HL: Yeah, and I think it's been quite poetic in that sense. Je ne sais quoi, in French, literally translates to ‘I don't know.’ This is a thing that you cannot know, and that's the whole point – like, you can't, because the second you know what it is, that's when you can start turning it into a product and selling it, and then that's when it goes out, and you need to come up with the new thing that is the thing.

AD: By the way, I’m always trying to interrogate the artist’s relationship to fascism in my interviews, and the questions get cut – so I love how you brought it up naturally.
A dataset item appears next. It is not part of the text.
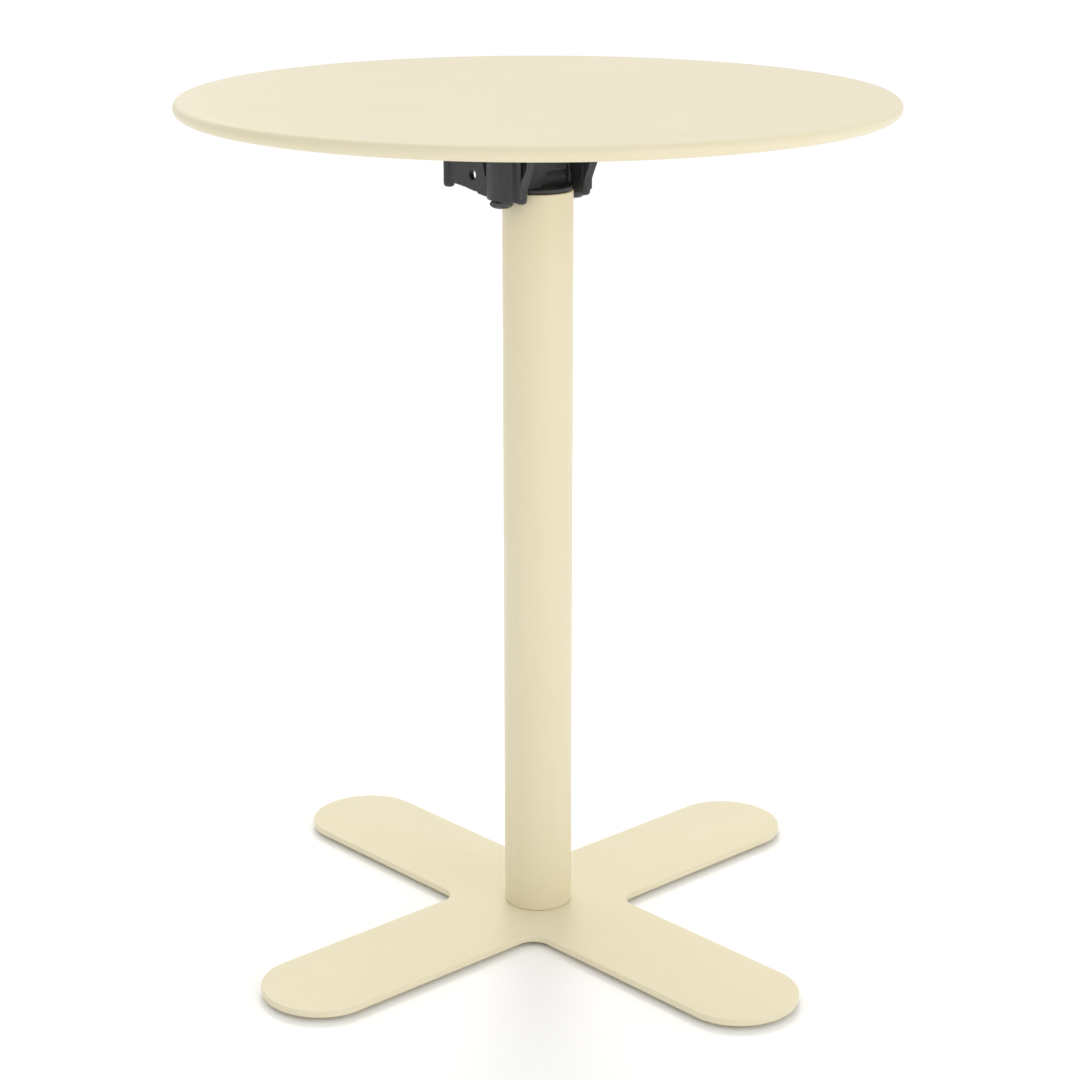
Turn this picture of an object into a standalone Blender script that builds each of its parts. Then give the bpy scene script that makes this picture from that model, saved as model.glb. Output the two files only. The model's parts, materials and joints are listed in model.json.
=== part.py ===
"""Round flip-top bistro table on a central column and a flat cross base.

The column stands on the Z axis and the floor is Z = 0. The top tilts about an axis
along +Y: its +X side goes down and its -X side, where the release lever is, goes up.
"""
import math

import bmesh
import bpy
from mathutils import Matrix, Vector

MM = 0.001
GAP = 0.3 * MM                      # clearance left wherever two pieces touch

TABLE_HEIGHT = 737 * MM
TOP_RADIUS = 300 * MM
SHEET = 1.5 * MM                    # steel sheet of the top
RIM_HEIGHT = 12 * MM                # rolled round edge
RIM_CURL = math.radians(270)        # how far the rim is rolled round

FOOT_RADIUS = 16 * MM
FOOT_THICKNESS = 3 * MM
FOOT_STUD_RADIUS = 3 * MM
FOOT_STUD_LENGTH = 3.5 * MM
FOOT_SPREAD = 262 * MM              # distance of each foot from the column axis

BASE_THICKNESS = 6 * MM
BASE_ARM_REACH = 300 * MM
BASE_ARM_WIDTH = 104 * MM
BASE_ARM_TAPER = 0.1 * MM           # how much nearer the column each arm's edge stands out
BASE_TIP_LENGTH = 49 * MM           # the half ellipse at each arm's end
BASE_NOTCH_RADIUS = 17 * MM
BASE_BOTTOM = FOOT_THICKNESS + GAP
BASE_TOP = BASE_BOTTOM + BASE_THICKNESS

TUBE_RADIUS = 30 * MM
TUBE_WALL = 2 * MM
TUBE_BOTTOM = BASE_TOP + GAP
TUBE_TOP = 658 * MM
TUBE_BORE = TUBE_RADIUS - TUBE_WALL
WELD_DISC_THICKNESS = 10 * MM
BASE_SCREW_CIRCLE = 17 * MM
BASE_SCREW_RADIUS = 3.6 * MM
BASE_SCREW_HEAD_RADIUS = 7.4 * MM
BASE_SCREW_HEAD_DEPTH = 3.8 * MM

PIVOT_HEIGHT = 667 * MM
AXLE_RADIUS = 6 * MM
COLLAR_RADIUS = 28.8 * MM
COLLAR_TOP = PIVOT_HEIGHT - 5 * MM
SPIGOT_LENGTH = 50 * MM
DRUM_RADIUS = 12 * MM               # the lever's brake pad grips it
HUB_RADIUS = 8 * MM
HUB_HALF_WIDTH = 28.2 * MM
HEAD_HALF_WIDTH = 25.6 * MM
HEAD_SLOT_HALF = 14.2 * MM          # room for the lever and its lugs between the cheeks
HEAD_BACK = -22 * MM
HEAD_FRONT = 12.2 * MM
RECESS_FLOOR = 8.2 * MM            # how far forward the floor of the head's front recess is
HEAD_SCREW_HEIGHT = 625 * MM
HEAD_SCREW_RADIUS = 2.7 * MM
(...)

HL: It's so important to talk about, and because I'm really conscious of the fact that it's a movie about fashion and models, in some way that's actually a really hard sell. I've had to bend over backwards to be like, "Wait, wait, wait, wait, wait, it's not what you think, it's about so many other things”.

AD: I think the cast and their naturalistic dialogue is crucial to the tone of French Girls — what was your approach to casting and did this help the script evolve?

HL: I had a full script that I'd written a bazillion times over. I probably wrote the first draft in 2018 so I've had that script for ages, but it changed a lot. Like, I cringe so much when I read that first [script], but the key moments are in there. A lot of the finer details were fine tuned as we did the casting, so I actually changed a lot of the main character to fit Mia, rather than trying to make her fit a character that wasn't her. Then along the process we cast a lot of her actual friends, or used the networks of people that were close to us. We shot it on weekends stretched out over a year, and we got into a rhythm – on Wednesdays we would rehearse and workshop the script, and I would sit down with the actors and be like, is this what you would say? So, we did mould a lot of what happens to the cast that we had, and it was being written as we were making it, because, I mean, all sorts of things go wrong on a micro budget film, where you have locations pulling out, like, the day before casting. So you just have to adapt constantly.